_Stored records_
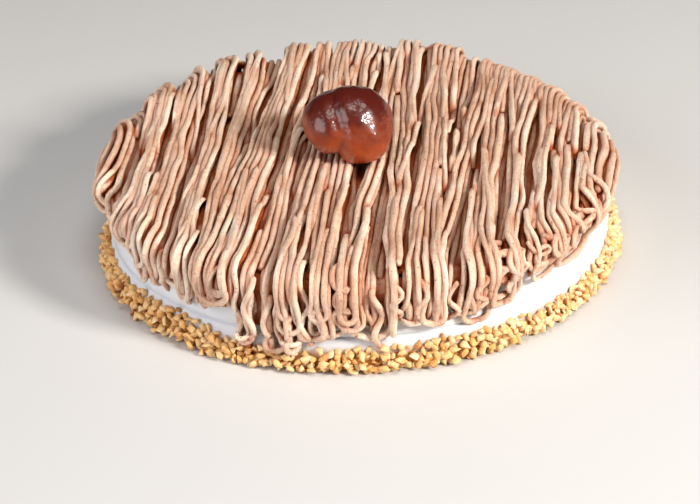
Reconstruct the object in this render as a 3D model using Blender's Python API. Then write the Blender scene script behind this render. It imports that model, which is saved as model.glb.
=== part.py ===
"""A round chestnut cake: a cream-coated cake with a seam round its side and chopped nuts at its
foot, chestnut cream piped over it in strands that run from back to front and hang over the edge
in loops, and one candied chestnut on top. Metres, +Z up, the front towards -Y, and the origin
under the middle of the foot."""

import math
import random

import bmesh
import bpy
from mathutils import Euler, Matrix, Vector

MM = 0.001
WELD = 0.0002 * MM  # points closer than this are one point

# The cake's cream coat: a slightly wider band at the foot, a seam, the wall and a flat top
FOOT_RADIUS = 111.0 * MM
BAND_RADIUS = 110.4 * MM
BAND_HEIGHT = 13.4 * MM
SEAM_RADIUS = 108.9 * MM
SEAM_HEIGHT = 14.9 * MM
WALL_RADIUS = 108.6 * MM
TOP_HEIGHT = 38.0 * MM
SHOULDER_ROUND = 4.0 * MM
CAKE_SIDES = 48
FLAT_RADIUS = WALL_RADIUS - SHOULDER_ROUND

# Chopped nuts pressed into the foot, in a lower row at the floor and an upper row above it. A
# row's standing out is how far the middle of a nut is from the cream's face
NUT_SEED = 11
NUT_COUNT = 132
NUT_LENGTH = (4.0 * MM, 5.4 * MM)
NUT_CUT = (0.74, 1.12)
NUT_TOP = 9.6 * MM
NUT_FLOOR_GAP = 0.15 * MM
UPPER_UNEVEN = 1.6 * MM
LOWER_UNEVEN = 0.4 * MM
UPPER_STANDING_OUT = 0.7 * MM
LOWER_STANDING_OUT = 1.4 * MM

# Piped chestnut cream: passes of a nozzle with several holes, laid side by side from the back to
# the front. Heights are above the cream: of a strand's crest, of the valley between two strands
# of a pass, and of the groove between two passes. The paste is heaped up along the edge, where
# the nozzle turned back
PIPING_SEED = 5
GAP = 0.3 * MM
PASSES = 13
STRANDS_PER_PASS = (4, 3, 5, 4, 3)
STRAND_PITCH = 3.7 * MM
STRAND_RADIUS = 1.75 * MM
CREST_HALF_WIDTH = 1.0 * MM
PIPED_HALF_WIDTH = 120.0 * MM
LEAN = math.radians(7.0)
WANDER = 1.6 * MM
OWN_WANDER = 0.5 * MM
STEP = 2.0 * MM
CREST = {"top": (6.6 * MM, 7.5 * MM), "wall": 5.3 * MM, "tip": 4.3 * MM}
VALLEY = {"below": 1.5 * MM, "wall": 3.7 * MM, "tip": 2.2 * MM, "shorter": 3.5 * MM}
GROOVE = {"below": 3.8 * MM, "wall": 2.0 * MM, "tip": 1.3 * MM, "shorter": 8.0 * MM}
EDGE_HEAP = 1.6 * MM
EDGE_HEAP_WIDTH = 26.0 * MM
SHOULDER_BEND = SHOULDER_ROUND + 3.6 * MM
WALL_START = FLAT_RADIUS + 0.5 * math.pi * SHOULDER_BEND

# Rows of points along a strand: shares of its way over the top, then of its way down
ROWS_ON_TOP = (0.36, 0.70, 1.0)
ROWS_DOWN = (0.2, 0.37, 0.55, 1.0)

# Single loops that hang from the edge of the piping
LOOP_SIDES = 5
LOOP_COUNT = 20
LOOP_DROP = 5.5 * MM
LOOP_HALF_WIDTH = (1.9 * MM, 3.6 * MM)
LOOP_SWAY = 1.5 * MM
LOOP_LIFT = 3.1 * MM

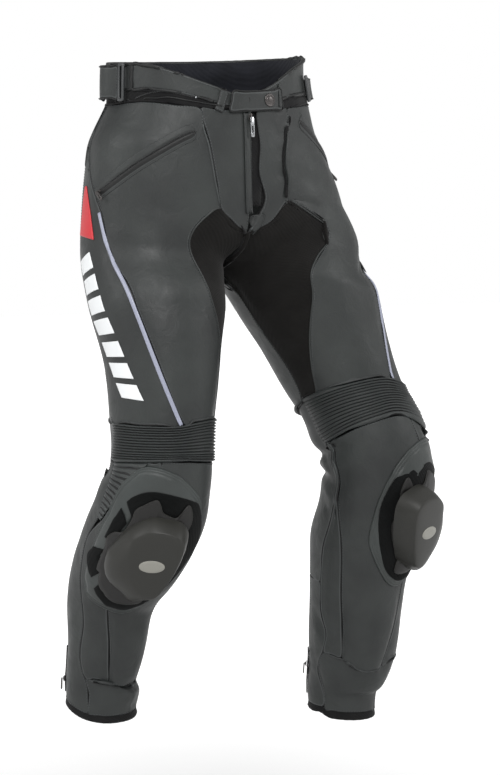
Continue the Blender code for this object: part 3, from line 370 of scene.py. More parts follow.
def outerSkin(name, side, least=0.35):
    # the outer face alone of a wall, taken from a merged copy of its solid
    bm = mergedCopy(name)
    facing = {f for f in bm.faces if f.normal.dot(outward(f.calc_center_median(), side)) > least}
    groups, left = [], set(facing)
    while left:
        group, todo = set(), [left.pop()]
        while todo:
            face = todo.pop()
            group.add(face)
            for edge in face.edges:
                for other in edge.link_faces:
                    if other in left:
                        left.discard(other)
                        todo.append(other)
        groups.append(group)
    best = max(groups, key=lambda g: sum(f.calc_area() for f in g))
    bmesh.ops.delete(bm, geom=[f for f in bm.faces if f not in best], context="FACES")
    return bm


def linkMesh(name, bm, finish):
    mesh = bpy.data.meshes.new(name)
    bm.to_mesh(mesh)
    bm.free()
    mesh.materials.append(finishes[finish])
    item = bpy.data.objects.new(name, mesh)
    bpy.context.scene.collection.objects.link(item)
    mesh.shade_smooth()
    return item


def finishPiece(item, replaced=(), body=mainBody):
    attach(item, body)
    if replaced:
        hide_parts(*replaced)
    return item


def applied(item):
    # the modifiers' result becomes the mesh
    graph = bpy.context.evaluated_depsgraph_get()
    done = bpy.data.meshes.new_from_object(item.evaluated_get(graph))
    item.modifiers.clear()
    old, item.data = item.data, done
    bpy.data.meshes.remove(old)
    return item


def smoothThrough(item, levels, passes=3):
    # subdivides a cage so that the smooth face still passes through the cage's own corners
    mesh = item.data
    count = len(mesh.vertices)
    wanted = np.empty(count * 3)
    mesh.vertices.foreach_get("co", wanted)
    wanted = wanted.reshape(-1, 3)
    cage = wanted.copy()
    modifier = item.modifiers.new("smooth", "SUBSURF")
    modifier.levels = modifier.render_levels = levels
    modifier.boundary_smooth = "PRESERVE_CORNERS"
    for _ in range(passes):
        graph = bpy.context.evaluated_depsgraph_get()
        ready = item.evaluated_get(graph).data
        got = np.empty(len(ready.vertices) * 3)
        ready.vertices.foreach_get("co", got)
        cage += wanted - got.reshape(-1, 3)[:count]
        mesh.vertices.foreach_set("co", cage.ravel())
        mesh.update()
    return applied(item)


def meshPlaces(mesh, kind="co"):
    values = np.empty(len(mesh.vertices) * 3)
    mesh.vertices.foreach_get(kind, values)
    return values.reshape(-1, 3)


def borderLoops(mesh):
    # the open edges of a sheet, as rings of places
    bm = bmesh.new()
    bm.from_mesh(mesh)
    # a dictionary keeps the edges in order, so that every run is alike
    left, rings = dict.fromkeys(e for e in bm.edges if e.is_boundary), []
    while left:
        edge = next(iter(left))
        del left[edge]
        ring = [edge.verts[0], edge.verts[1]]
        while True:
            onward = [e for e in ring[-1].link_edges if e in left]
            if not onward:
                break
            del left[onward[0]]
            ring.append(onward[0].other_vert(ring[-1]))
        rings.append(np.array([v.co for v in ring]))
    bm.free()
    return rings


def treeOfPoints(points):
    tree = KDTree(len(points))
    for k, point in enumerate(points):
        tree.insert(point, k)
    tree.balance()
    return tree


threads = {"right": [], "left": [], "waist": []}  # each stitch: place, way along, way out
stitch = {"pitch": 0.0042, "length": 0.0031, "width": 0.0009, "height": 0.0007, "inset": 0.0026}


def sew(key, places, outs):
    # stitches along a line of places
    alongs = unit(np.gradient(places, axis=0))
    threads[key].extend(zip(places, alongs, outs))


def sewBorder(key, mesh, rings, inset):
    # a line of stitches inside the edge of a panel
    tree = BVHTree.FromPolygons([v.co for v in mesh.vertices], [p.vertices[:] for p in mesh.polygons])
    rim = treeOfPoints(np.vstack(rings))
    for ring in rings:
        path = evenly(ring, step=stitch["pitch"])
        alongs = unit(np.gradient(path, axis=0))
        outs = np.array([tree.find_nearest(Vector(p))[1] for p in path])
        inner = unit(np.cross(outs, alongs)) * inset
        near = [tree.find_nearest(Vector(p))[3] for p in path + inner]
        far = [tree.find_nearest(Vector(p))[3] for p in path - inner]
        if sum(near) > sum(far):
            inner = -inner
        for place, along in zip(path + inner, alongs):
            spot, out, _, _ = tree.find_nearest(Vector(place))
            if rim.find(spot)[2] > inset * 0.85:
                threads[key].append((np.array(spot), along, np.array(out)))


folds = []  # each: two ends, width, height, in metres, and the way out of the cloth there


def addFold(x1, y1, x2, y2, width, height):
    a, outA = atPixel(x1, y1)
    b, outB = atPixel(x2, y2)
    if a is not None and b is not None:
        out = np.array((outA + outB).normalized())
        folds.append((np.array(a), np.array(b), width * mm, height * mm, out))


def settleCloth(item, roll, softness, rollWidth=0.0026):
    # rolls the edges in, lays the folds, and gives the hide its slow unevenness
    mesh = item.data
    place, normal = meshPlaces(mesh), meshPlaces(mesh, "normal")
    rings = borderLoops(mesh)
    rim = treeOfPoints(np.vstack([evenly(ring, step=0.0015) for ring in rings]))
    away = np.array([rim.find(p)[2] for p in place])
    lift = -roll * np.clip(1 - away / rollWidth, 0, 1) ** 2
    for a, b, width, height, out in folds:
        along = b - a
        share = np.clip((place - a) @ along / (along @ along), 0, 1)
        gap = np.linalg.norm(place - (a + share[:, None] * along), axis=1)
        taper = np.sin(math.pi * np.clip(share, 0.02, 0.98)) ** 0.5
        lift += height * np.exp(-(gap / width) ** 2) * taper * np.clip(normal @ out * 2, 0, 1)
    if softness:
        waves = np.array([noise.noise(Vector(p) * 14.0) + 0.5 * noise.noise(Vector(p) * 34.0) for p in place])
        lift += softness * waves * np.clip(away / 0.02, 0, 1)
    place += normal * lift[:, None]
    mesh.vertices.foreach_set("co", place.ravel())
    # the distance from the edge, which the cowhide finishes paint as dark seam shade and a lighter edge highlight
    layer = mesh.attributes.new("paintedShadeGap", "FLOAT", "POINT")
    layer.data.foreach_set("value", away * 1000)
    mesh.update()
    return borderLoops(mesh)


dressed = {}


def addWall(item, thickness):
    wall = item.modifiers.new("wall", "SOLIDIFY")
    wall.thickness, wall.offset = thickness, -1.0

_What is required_
Each line from the start of the listing above through the line containing "LOWER_STANDING_OUT = 1.4 * MM" should be copied exactly, please, with no other lines added.

_Solution_
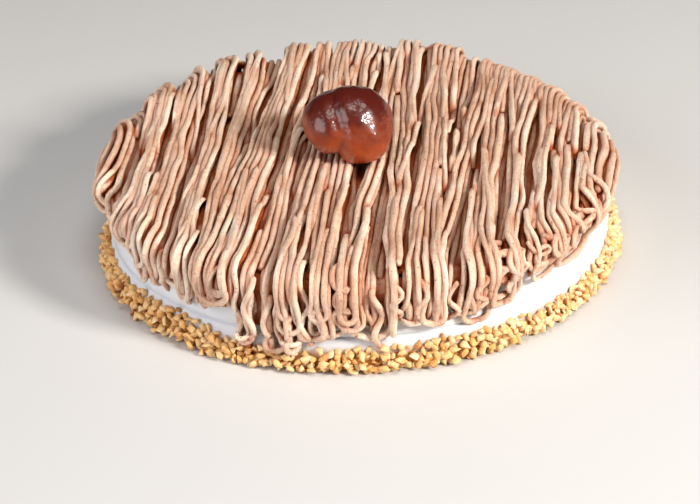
Reconstruct the object in this render as a 3D model using Blender's Python API. Then write the Blender scene script behind this render. It imports that model, which is saved as model.glb.
=== part.py ===
"""A round chestnut cake: a cream-coated cake with a seam round its side and chopped nuts at its
foot, chestnut cream piped over it in strands that run from back to front and hang over the edge
in loops, and one candied chestnut on top. Metres, +Z up, the front towards -Y, and the origin
under the middle of the foot."""

import math
import random

import bmesh
import bpy
from mathutils import Euler, Matrix, Vector

MM = 0.001
WELD = 0.0002 * MM  # points closer than this are one point

# The cake's cream coat: a slightly wider band at the foot, a seam, the wall and a flat top
FOOT_RADIUS = 111.0 * MM
BAND_RADIUS = 110.4 * MM
BAND_HEIGHT = 13.4 * MM
SEAM_RADIUS = 108.9 * MM
SEAM_HEIGHT = 14.9 * MM
WALL_RADIUS = 108.6 * MM
TOP_HEIGHT = 38.0 * MM
SHOULDER_ROUND = 4.0 * MM
CAKE_SIDES = 48
FLAT_RADIUS = WALL_RADIUS - SHOULDER_ROUND

# Chopped nuts pressed into the foot, in a lower row at the floor and an upper row above it. A
# row's standing out is how far the middle of a nut is from the cream's face
NUT_SEED = 11
NUT_COUNT = 132
NUT_LENGTH = (4.0 * MM, 5.4 * MM)
NUT_CUT = (0.74, 1.12)
NUT_TOP = 9.6 * MM
NUT_FLOOR_GAP = 0.15 * MM
UPPER_UNEVEN = 1.6 * MM
LOWER_UNEVEN = 0.4 * MM
UPPER_STANDING_OUT = 0.7 * MM
LOWER_STANDING_OUT = 1.4 * MM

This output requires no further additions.